* **Directions for this task**
Among the entries below, please repeat exactly and only the lines from the line containing "cad_parts[node].hide_render = cad_parts[node].hide_viewport" to the line containing "TURN = 2.0 * math.pi", both lines included.
╭──
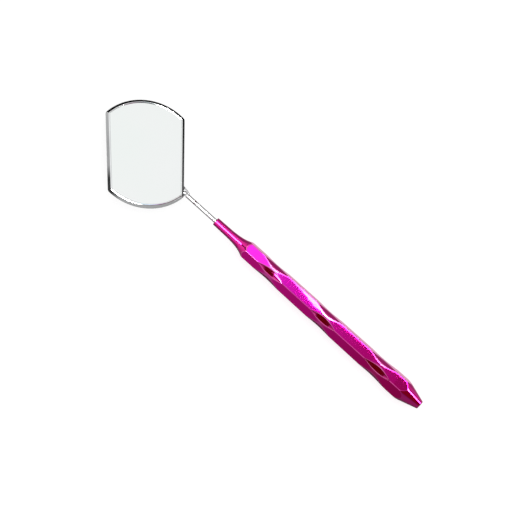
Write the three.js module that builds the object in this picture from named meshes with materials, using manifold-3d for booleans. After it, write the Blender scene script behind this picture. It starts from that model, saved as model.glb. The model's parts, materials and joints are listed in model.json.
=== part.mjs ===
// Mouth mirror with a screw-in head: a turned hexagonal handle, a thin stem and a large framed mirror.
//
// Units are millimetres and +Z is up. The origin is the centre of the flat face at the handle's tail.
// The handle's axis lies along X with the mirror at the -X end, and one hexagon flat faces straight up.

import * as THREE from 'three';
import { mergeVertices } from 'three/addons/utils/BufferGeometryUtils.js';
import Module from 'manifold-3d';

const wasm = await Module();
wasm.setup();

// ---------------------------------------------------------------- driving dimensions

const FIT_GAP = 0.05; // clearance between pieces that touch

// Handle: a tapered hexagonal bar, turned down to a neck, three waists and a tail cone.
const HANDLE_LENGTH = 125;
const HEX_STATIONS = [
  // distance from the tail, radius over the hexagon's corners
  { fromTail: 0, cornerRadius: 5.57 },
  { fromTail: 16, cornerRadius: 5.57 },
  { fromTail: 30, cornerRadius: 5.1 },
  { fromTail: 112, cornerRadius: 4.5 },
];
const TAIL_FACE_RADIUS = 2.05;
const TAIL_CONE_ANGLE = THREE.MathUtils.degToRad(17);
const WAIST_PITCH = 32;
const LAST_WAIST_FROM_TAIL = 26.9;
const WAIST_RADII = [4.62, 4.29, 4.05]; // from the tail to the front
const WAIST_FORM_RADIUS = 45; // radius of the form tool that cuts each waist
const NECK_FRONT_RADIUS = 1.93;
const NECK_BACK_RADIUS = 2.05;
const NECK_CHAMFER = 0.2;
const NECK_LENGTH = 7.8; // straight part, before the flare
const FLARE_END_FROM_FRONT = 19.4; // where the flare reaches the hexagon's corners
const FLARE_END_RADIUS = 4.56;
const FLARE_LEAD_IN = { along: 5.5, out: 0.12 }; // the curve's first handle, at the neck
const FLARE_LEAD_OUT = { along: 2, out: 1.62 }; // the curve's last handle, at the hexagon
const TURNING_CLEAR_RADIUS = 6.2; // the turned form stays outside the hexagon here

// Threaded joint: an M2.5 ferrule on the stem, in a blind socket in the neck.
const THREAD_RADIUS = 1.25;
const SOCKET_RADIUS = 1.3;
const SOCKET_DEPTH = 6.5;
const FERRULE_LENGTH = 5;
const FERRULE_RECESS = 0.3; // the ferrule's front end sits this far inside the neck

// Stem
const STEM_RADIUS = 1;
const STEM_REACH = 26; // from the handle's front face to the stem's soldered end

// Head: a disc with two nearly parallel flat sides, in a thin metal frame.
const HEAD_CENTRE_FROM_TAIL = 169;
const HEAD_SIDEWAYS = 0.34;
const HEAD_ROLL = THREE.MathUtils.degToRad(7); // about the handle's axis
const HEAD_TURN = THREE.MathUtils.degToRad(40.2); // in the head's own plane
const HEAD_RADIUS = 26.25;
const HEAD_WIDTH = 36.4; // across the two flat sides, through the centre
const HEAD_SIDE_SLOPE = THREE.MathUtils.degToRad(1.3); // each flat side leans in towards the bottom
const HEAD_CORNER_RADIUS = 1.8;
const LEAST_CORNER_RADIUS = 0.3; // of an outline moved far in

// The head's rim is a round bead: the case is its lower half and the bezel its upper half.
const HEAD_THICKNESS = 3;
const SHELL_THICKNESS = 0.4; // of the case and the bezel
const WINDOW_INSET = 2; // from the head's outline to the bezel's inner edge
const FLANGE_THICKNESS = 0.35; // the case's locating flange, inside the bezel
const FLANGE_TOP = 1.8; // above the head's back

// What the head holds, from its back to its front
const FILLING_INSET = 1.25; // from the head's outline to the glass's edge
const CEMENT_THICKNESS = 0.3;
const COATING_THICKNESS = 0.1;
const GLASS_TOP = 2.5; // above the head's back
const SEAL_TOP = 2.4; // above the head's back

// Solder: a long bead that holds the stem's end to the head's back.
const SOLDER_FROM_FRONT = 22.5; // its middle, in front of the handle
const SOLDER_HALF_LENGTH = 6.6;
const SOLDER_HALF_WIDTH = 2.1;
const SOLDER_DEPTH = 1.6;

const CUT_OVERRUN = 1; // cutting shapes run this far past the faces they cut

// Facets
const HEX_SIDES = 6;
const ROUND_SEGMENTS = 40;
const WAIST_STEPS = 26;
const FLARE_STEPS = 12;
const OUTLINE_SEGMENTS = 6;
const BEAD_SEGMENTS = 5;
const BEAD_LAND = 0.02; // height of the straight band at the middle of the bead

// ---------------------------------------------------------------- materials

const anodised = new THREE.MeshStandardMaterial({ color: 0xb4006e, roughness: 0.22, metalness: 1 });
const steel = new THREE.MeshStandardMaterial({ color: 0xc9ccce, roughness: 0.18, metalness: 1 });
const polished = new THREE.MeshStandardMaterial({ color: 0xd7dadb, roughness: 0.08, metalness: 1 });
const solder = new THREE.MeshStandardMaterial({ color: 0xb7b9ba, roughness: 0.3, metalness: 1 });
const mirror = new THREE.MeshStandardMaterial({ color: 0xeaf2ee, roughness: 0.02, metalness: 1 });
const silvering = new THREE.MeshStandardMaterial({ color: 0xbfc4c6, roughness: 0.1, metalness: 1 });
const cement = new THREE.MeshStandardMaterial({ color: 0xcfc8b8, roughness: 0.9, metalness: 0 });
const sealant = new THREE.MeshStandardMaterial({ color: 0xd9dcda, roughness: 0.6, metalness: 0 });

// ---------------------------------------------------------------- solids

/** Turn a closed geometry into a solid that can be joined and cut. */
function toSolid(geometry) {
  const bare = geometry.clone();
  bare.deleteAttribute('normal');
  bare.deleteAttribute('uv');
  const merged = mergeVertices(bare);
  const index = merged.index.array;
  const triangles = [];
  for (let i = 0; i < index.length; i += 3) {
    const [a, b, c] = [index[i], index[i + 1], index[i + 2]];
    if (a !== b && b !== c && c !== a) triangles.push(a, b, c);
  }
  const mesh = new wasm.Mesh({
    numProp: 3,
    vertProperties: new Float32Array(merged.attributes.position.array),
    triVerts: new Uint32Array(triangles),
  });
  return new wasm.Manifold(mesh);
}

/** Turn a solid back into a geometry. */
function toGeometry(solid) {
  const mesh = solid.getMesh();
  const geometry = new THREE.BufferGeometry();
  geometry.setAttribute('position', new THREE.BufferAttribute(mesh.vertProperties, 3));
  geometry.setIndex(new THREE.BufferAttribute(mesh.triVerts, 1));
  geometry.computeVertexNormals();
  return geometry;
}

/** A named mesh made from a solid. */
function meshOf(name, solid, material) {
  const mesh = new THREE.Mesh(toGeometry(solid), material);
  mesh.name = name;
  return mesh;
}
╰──
╭──
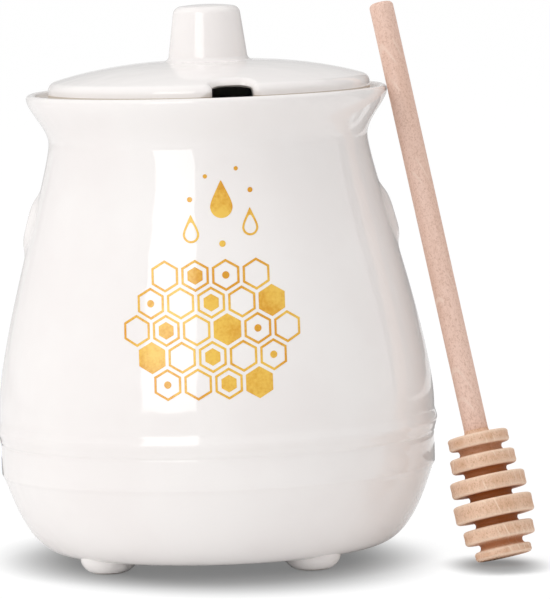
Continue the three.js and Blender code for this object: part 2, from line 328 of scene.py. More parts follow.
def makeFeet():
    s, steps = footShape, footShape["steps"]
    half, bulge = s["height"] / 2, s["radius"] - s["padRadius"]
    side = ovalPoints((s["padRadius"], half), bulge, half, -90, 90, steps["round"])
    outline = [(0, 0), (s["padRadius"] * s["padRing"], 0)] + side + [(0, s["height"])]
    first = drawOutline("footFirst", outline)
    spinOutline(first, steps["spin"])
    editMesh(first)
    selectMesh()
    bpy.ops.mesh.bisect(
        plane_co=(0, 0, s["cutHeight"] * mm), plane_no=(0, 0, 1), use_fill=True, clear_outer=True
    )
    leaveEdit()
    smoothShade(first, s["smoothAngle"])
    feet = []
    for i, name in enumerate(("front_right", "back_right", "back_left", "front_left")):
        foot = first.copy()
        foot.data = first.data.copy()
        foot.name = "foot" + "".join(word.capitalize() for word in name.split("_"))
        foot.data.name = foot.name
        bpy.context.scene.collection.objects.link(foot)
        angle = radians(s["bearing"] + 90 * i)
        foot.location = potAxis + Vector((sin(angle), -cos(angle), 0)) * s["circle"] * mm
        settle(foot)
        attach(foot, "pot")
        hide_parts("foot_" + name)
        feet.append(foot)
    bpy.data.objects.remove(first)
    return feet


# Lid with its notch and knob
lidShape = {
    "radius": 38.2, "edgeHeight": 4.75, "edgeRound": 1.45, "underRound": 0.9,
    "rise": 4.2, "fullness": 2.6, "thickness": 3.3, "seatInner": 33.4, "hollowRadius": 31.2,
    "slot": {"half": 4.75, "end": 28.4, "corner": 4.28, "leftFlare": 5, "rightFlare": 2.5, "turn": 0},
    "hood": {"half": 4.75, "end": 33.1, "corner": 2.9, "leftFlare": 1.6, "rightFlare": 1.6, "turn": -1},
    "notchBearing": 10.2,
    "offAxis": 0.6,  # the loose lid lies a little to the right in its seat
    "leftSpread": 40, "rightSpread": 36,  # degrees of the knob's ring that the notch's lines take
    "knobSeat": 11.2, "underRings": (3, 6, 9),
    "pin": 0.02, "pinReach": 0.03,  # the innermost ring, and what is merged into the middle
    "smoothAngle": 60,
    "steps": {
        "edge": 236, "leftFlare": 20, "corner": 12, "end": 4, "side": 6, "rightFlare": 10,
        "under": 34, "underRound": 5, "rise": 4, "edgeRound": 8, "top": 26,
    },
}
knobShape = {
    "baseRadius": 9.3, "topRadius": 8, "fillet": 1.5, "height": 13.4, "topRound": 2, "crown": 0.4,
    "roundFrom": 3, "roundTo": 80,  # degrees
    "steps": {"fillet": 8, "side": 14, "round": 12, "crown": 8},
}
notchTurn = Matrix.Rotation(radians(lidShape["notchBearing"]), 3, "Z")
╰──
╭──
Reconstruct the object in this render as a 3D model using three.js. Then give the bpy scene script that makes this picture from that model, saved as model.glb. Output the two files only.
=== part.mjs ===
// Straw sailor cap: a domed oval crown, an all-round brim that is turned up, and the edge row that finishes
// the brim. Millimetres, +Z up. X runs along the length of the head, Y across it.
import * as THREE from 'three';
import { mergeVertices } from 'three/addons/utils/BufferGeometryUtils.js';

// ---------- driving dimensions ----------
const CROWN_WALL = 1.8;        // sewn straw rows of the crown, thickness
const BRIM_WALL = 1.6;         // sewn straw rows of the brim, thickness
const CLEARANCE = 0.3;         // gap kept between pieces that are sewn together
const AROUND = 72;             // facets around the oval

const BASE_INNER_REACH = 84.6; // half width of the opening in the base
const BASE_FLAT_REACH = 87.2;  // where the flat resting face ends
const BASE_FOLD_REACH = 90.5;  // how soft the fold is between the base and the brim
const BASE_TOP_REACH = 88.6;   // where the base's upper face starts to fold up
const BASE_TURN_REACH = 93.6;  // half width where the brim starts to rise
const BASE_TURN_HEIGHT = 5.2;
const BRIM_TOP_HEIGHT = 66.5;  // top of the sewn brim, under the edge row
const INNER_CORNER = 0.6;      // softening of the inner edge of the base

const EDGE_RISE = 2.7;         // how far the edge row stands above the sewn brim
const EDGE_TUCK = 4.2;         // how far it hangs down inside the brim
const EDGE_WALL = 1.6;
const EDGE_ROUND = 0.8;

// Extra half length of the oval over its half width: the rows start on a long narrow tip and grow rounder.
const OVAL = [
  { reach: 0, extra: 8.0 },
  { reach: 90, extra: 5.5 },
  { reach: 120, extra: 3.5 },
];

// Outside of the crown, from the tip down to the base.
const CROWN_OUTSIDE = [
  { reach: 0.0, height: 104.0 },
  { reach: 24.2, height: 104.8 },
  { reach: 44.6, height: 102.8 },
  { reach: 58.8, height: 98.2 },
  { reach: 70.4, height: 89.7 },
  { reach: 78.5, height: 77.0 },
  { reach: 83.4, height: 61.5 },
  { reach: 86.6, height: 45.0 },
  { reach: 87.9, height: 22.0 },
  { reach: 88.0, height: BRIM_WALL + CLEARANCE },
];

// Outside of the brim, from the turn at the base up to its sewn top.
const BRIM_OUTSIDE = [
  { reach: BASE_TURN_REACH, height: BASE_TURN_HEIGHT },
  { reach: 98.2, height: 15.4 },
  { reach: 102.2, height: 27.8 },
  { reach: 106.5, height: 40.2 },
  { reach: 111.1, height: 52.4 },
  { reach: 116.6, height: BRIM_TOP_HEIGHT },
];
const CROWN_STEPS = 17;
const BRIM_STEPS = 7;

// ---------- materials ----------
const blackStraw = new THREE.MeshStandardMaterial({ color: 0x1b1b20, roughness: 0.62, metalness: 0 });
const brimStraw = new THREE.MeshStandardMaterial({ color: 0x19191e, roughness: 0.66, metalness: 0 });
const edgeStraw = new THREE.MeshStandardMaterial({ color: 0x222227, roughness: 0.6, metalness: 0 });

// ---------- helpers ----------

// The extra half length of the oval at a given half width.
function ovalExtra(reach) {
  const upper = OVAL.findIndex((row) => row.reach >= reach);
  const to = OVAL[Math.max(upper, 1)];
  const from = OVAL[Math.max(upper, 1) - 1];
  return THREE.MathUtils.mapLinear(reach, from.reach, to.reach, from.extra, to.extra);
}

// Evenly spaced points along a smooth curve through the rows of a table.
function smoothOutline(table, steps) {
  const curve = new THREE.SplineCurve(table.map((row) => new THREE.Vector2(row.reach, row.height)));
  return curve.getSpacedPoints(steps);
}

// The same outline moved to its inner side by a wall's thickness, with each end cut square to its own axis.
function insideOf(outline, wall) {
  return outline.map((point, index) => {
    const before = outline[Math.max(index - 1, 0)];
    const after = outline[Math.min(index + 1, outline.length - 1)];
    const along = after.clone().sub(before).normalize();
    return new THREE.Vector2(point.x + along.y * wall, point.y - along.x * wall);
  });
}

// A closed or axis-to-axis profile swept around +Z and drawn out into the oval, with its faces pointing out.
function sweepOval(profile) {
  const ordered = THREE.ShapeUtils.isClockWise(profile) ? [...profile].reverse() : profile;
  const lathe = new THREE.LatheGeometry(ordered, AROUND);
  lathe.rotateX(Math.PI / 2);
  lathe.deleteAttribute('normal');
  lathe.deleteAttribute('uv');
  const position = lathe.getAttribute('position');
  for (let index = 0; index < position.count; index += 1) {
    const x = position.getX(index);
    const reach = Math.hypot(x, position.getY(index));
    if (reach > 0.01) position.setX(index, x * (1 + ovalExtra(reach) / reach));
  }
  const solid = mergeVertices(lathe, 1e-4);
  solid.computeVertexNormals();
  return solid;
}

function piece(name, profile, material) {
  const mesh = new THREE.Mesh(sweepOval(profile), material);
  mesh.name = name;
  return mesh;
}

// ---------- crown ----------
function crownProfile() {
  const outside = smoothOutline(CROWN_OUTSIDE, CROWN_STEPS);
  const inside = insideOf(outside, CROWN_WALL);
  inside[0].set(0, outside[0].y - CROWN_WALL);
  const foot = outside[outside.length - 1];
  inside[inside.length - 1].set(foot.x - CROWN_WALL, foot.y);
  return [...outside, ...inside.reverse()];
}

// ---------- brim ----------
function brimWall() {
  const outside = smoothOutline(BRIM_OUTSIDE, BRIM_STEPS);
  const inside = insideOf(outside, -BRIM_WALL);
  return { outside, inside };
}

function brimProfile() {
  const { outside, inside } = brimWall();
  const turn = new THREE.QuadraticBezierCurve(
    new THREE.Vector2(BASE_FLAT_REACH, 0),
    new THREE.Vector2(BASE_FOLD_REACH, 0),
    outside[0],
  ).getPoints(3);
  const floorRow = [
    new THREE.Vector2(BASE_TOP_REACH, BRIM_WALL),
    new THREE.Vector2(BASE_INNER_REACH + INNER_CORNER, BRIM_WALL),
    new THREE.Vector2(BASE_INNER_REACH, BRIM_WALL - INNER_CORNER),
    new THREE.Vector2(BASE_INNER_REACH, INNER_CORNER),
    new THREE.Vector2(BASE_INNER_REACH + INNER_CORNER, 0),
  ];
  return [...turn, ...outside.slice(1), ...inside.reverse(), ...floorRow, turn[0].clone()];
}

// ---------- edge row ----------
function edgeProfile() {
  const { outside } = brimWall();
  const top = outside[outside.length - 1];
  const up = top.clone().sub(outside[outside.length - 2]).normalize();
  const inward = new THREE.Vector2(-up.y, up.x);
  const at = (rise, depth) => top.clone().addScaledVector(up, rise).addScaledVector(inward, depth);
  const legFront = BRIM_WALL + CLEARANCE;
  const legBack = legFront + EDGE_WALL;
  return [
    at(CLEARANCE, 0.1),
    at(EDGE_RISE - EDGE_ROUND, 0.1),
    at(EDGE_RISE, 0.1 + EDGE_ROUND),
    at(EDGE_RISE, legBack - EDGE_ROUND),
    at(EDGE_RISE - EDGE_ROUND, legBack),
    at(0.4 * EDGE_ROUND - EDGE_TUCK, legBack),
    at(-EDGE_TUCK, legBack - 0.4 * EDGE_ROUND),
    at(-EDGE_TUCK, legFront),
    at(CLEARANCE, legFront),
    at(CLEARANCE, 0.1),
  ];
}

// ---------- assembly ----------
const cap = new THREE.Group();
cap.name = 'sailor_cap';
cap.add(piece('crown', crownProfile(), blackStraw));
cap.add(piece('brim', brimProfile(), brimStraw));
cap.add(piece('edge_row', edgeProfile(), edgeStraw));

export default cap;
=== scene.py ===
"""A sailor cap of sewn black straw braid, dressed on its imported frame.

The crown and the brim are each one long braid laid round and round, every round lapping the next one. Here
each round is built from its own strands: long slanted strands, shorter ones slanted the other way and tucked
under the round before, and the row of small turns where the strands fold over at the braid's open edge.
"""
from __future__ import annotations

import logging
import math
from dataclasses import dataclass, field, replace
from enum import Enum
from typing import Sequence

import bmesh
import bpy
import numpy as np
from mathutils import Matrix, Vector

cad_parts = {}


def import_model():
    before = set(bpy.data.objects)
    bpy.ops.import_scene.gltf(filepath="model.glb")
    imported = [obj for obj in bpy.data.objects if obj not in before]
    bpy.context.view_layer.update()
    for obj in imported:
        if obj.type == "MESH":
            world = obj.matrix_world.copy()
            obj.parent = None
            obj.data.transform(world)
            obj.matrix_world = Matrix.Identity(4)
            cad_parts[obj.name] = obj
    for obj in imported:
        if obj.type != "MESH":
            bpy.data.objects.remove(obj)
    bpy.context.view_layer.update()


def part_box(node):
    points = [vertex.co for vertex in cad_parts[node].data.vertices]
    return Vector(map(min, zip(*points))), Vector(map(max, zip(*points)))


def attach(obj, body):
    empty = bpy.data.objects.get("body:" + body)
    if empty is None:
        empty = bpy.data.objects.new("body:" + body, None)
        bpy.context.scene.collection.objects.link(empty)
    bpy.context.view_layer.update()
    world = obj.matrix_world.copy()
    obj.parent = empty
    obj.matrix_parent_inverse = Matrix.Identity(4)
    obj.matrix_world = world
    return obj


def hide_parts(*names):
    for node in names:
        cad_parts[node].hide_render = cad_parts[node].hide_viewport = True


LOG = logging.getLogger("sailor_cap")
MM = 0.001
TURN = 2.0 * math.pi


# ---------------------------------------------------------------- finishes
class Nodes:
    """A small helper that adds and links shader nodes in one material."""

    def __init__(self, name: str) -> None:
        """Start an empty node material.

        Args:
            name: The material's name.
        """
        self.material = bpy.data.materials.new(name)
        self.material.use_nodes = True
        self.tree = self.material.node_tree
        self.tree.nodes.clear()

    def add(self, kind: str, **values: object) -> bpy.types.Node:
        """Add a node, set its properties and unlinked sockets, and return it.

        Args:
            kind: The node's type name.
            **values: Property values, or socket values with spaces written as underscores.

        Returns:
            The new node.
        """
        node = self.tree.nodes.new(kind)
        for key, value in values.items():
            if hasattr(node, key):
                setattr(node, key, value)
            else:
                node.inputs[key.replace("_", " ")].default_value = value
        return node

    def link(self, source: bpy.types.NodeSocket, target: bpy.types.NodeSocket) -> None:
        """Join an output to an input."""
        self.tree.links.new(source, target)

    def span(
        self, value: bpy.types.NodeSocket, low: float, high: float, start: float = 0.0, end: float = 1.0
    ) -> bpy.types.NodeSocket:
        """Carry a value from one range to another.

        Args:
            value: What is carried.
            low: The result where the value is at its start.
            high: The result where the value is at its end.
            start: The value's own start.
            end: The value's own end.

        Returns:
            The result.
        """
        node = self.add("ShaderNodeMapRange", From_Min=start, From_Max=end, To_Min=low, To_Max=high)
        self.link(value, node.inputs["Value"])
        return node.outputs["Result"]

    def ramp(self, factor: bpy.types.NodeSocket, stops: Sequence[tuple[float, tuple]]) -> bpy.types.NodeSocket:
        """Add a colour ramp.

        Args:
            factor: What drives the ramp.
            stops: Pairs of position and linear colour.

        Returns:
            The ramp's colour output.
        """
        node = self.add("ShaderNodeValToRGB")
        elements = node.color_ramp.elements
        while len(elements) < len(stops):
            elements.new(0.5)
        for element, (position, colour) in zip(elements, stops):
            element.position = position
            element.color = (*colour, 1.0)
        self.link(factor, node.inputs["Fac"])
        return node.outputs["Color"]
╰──
* **Response for this exercise**
        cad_parts[node].hide_render = cad_parts[node].hide_viewport = True


LOG = logging.getLogger("sailor_cap")
MM = 0.001
TURN = 2.0 * math.pi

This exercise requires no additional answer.